I also believe 1. is more clear to web developers, while I do not see a real need for 2.

annevk commented 3 years ago

I'm not sure I follow. Inheritance should never happen across the origin boundary.

And your response does not discuss sandboxing, which I think is where this comes into play most.

(Again, I'm not sure we can change this so we have to go with 1, so our disagreement probably does not matter.)

antosart commented 3 years ago

I'm not sure I follow. Inheritance should never happen across the origin boundary.

If I understand correctly the CSP spec, "Dedicated workers now always inherit their creator’s policy.", also if cross-origin.

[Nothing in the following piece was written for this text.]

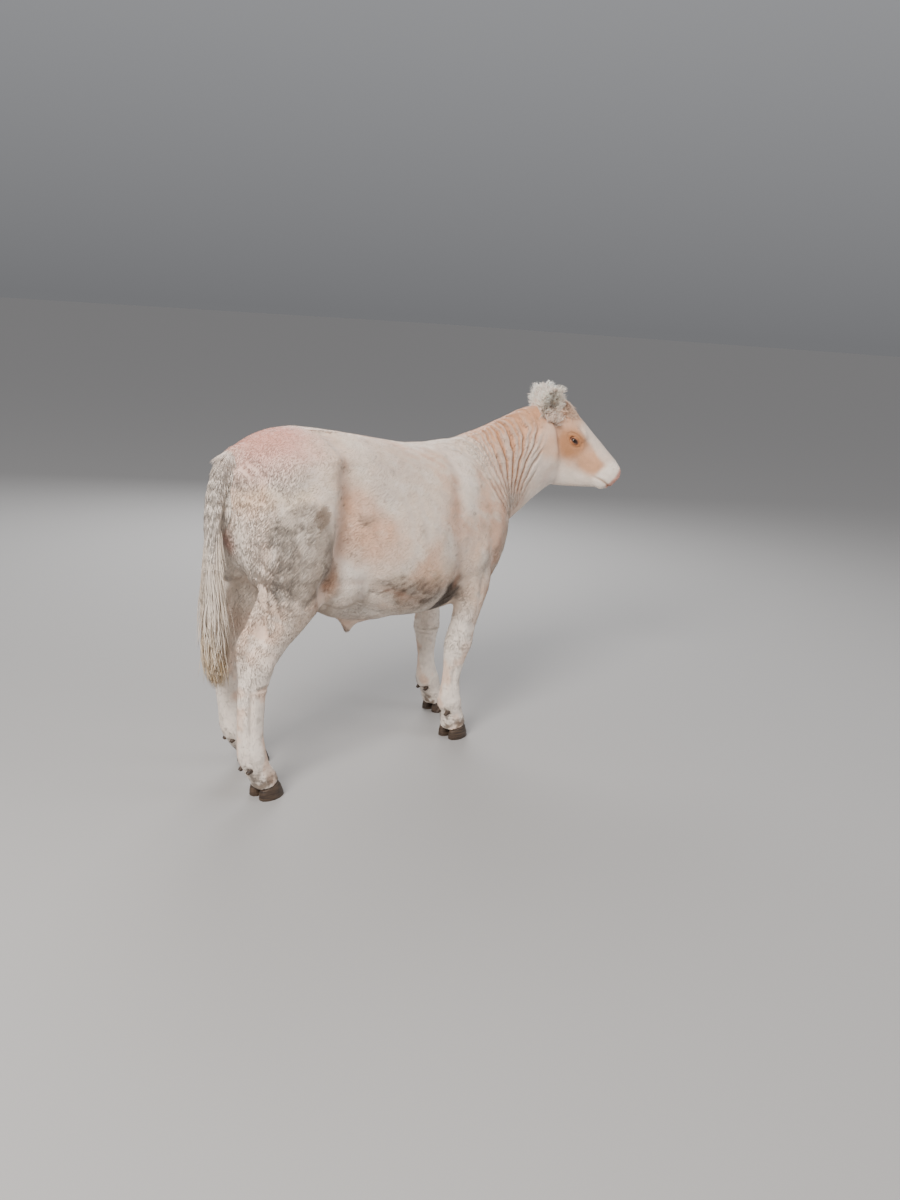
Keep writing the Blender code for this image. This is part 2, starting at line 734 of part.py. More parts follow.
def add_claw(shape, foot_x, foot_y, inward):
    """One claw standing on its flat sole, with its toe forwards and its inner wall straight."""
    rings = []
    for share, toe, heel, half_width in CLAW_LEVELS:
        ring = []
        for step in range(CLAW_SIDES):
            angle = 2 * math.pi * step / CLAW_SIDES
            forward = math.cos(angle)
            x = (toe if forward >= 0 else heel) * rounded(forward, 2.2)
            towards_toe = max(0.0, x / CLAW_TOE)
            y = half_width * rounded(math.sin(angle), 2.6) * (1 - CLAW_NARROWING * towards_toe**1.5)
            if y * inward > 0:
                y *= CLAW_INNER_WALL
            y += inward * CLAW_TOE_TURN * towards_toe**2
            coronet = CORONET_FRONT + CORONET_SLOPE * (x - CORONET_PLACE) - GAP
            ring.append(shape.verts.new((foot_x + x, foot_y + y, share * coronet)))
        rings.append(ring)
    close_tube(shape, rings)


def make_claws(kind, side, foot, collection):
    made = []
    for word, outward in (("outer", 1), ("inner", -1)):
        shape = bmesh.new()
        y = side * (foot[1] + outward * CLAW_SPREAD)
        add_claw(shape, foot[0], y, -side * outward)
        made.append(mesh_object(f"claw_{kind}_{SIDE_NAMES[side]}_{word}", shape, collection))
    return made


def trim_foot(lower, foot, cutters):
    """Ends the leg's flesh at the sloping coronet."""
    point = (foot[0] + CORONET_PLACE, 0, CORONET_FRONT)
    cut_with(lower, half_space("cut", point, (-CORONET_SLOPE, 0, 1), cutters), "INTERSECT")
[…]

And your response does not discuss sandboxing, which I think is where this comes into play most.

That's true, because it's the point I am most unsure about :) In favour of 1. for sandbox, I find it weird that you would have to change your CSPs just because your page gets embedded in a sandboxed iframe (which is, from some point of view, out of your control).

annevk commented 3 years ago

You are correct, for data: URL dedicated workers (which are indeed cross-origin) there will be inheritance as decided per https://github.com/whatwg/html/issues/3270 as otherwise they could be used to escape a "sandbox". However, there should not generally be inheritance for dedicated workers as per that issue. Whether it makes sense for such a data: URL to still be allowed to fetch scripts from the same origin as the creator, not sure. (As it's an opaque origin it could never fetch anything from there.)

(It might be good to add a worker section to https://github.com/antosart/policy-container-explained, come to think of it.)

Now for sandboxing. I think there are two cases:

  1. Document includes a frame that has a sandbox.
  2. Document's CSP sets a sandbox.

Having thought about it a bit I think I'm persuaded that it doesn't really matter what self maps to for these cases as the document author is in control either way.